From Note-Level to Chord-Level Neural Network Models for Voice Separation in Symbolic Music

Music is often experienced as a progression of concurrent streams of notes, or voices. The degree to which this happens depends on the position along a voice-leading continuum, ranging from monophonic, to homophonic, to polyphonic, which complicates the design of automatic voice separation models. We address this continuum by defining voice separation as the task of decomposing music into streams that exhibit both a high degree of external perceptual separation from the other streams and a high degree of internal perceptual consistency. The proposed voice separation task allows for a voice to diverge to multiple voices and also for multiple voices to converge to the same voice. Equipped with this flexible task definition, we manually annotated a corpus of popular music and used it to train neural networks that assign notes to voices either separately for each note in a chord (note-level), or jointly to all notes in a chord (chord-level).
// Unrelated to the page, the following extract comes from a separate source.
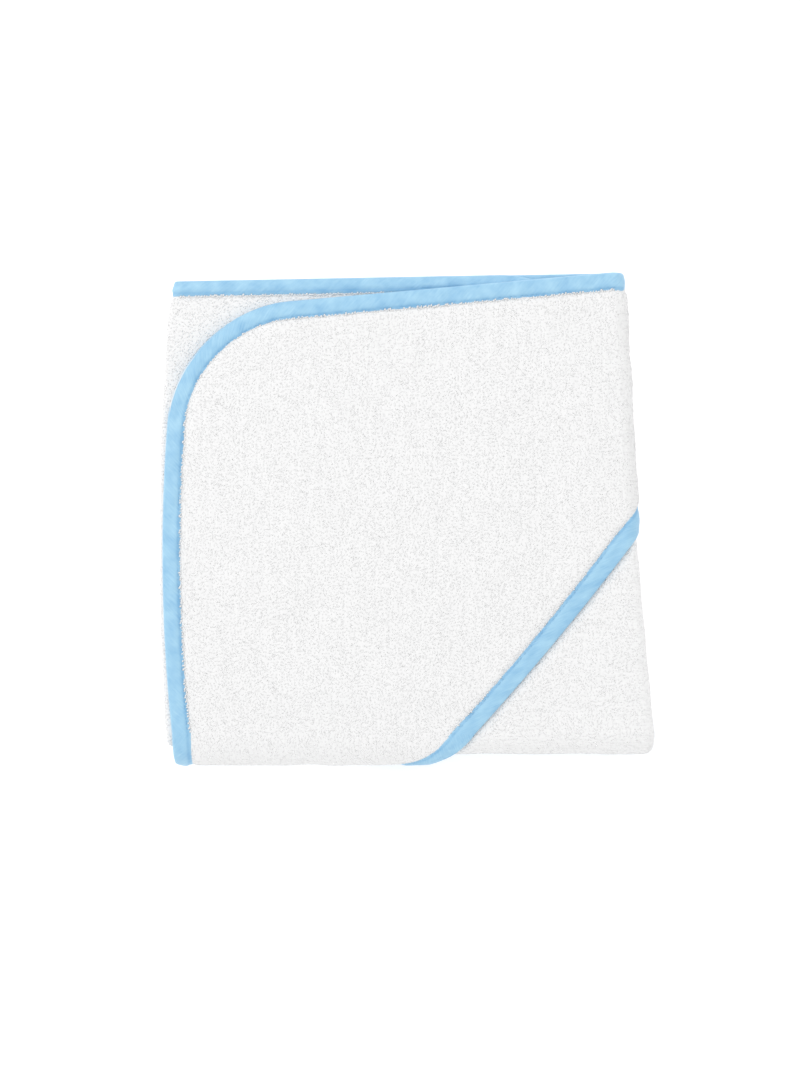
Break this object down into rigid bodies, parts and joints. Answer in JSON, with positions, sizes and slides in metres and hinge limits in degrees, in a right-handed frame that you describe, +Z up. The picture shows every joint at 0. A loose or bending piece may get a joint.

The trained neural models greedily assign notes to voices in a left to right traversal of the input chord sequence, using a diverse set of perceptually informed input features. When evaluated on the extraction of consecutive within voice note pairs, both models surpass a strong baseline based on an iterative application of an envelope extraction function, with the chord-level model consistently edging out the note-level model. The two models are also shown to outperform previous approaches on separating the voices in Bach music.